***** ITEMS
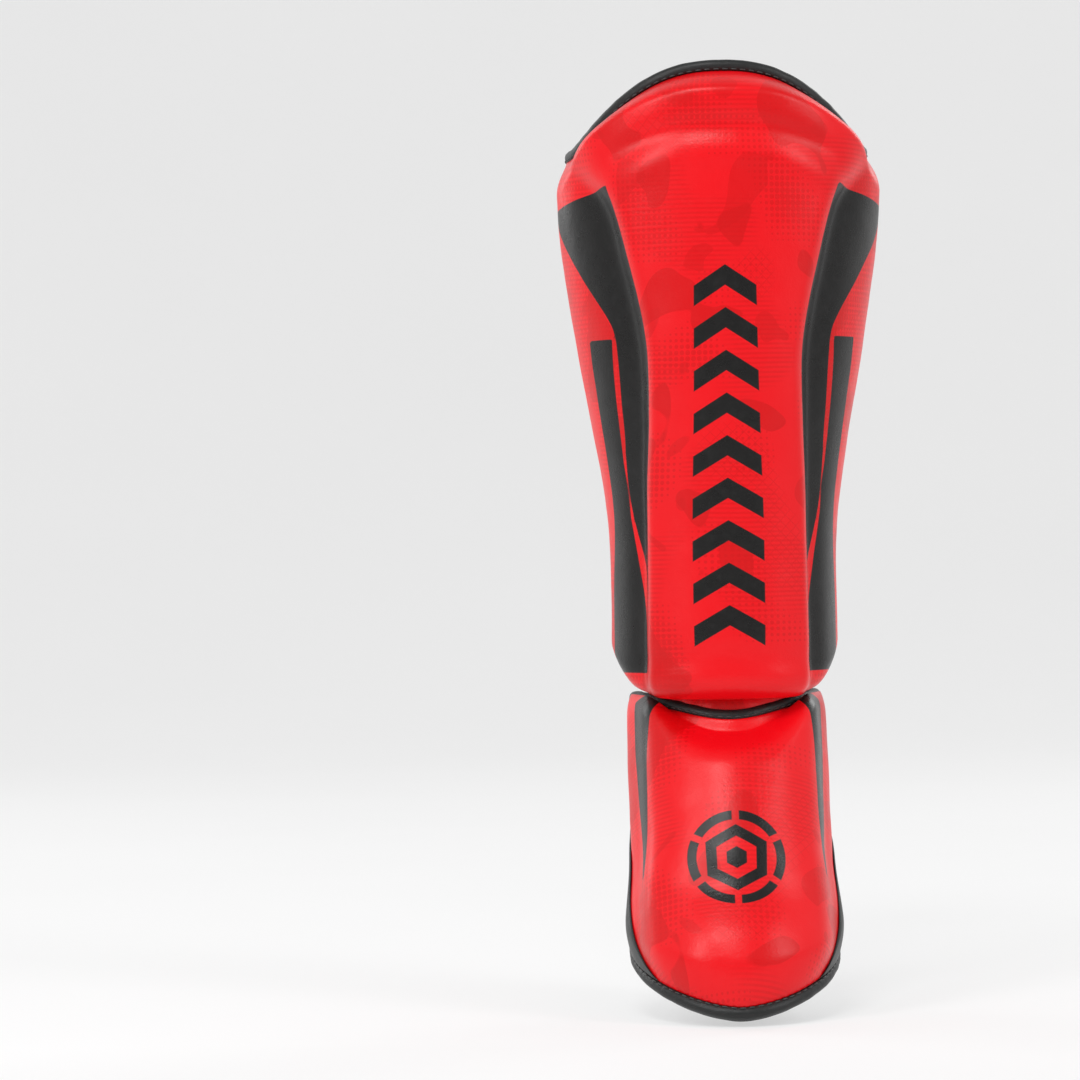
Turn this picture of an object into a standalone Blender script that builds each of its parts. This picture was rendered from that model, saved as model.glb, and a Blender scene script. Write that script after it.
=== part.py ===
"""Shin guard with a hinged instep pad and two hook-and-loop calf straps.

Run with: blender --background --python part.py

Frame: metres, +Z up along the shin, the front of the shin faces -Y, and the origin is the
centre of the ankle. The guard is made of thin layers wrapped round the leg. Every layer is
a flat grid that is triangulated, thickened by an extrusion and then bent by one of two
wrapping functions, so that neighbouring layers share their facets and nest exactly.
"""

import math

import bmesh
import bpy
from mathutils import Matrix, Vector

# ---- Driving dimensions -------------------------------------------------------------------

GAP = 0.0003            # between layers that touch
PATCH_GAP = 0.0006      # between pieces whose facets don't line up

# Leg channel inside the shin section, as (height, half-width, front depth, back depth)
LEG_STATIONS = (
    (0.000, 0.0410, 0.0440, 0.0430),
    (0.085, 0.0415, 0.0450, 0.0440),
    (0.168, 0.0550, 0.0500, 0.0540),
    (0.247, 0.0662, 0.0550, 0.0600),
    (0.300, 0.0655, 0.0560, 0.0600),
)

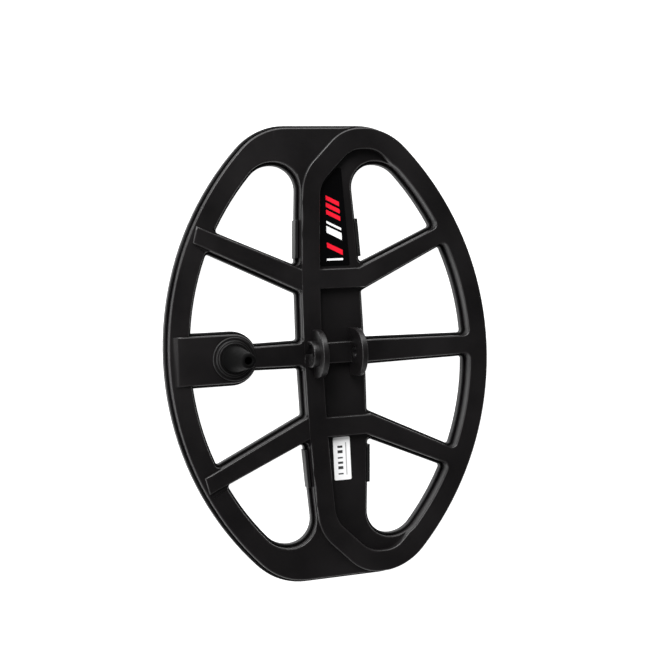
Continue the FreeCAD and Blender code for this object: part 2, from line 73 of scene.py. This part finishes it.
def make_camera():
    about_y, about_x, about_z = (math.radians(turn) for turn in CAMERA_TURNS)
    tilt = Matrix.Rotation(about_x, 3, "X") @ Matrix.Rotation(about_y, 3, "Y")
    seen = Matrix.Rotation(about_z, 3, "Z") @ tilt
    data = bpy.data.cameras.new("view")
    data.sensor_width = SENSOR
    data.lens = LENS
    data.clip_start = 0.01
    camera = bpy.data.objects.new("view", data)
    bpy.context.scene.collection.objects.link(camera)
    place = seen.transposed().to_4x4()
    place.translation = -(seen.transposed() @ ORIGIN_SEEN)
    camera.matrix_world = place
    bpy.context.scene.camera = camera


def add_light(name, kind, place, power, **settings):
    """Light at place that points at the origin."""
    data = bpy.data.lights.new(name, kind)
    data.energy = power
    for setting, value in settings.items():
        setattr(data, setting, value)
    lamp = bpy.data.objects.new(name, data)
    bpy.context.scene.collection.objects.link(lamp)
    lamp.location = place
    lamp.rotation_euler = (-Vector(place)).to_track_quat("-Z", "Y").to_euler()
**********
→ **WORK TO COMPLETE**:
Can you repeat, word for word, every line above from the one containing "Continue the FreeCAD" down to the one containing "bpy.context.scene.camera = camera", including both?

→ **RESPONSE TO THE TASK**:
Continue the FreeCAD and Blender code for this object: part 2, from line 73 of scene.py. This part finishes it.
def make_camera():
    about_y, about_x, about_z = (math.radians(turn) for turn in CAMERA_TURNS)
    tilt = Matrix.Rotation(about_x, 3, "X") @ Matrix.Rotation(about_y, 3, "Y")
    seen = Matrix.Rotation(about_z, 3, "Z") @ tilt
    data = bpy.data.cameras.new("view")
    data.sensor_width = SENSOR
    data.lens = LENS
    data.clip_start = 0.01
    camera = bpy.data.objects.new("view", data)
    bpy.context.scene.collection.objects.link(camera)
    place = seen.transposed().to_4x4()
    place.translation = -(seen.transposed() @ ORIGIN_SEEN)
    camera.matrix_world = place
    bpy.context.scene.camera = camera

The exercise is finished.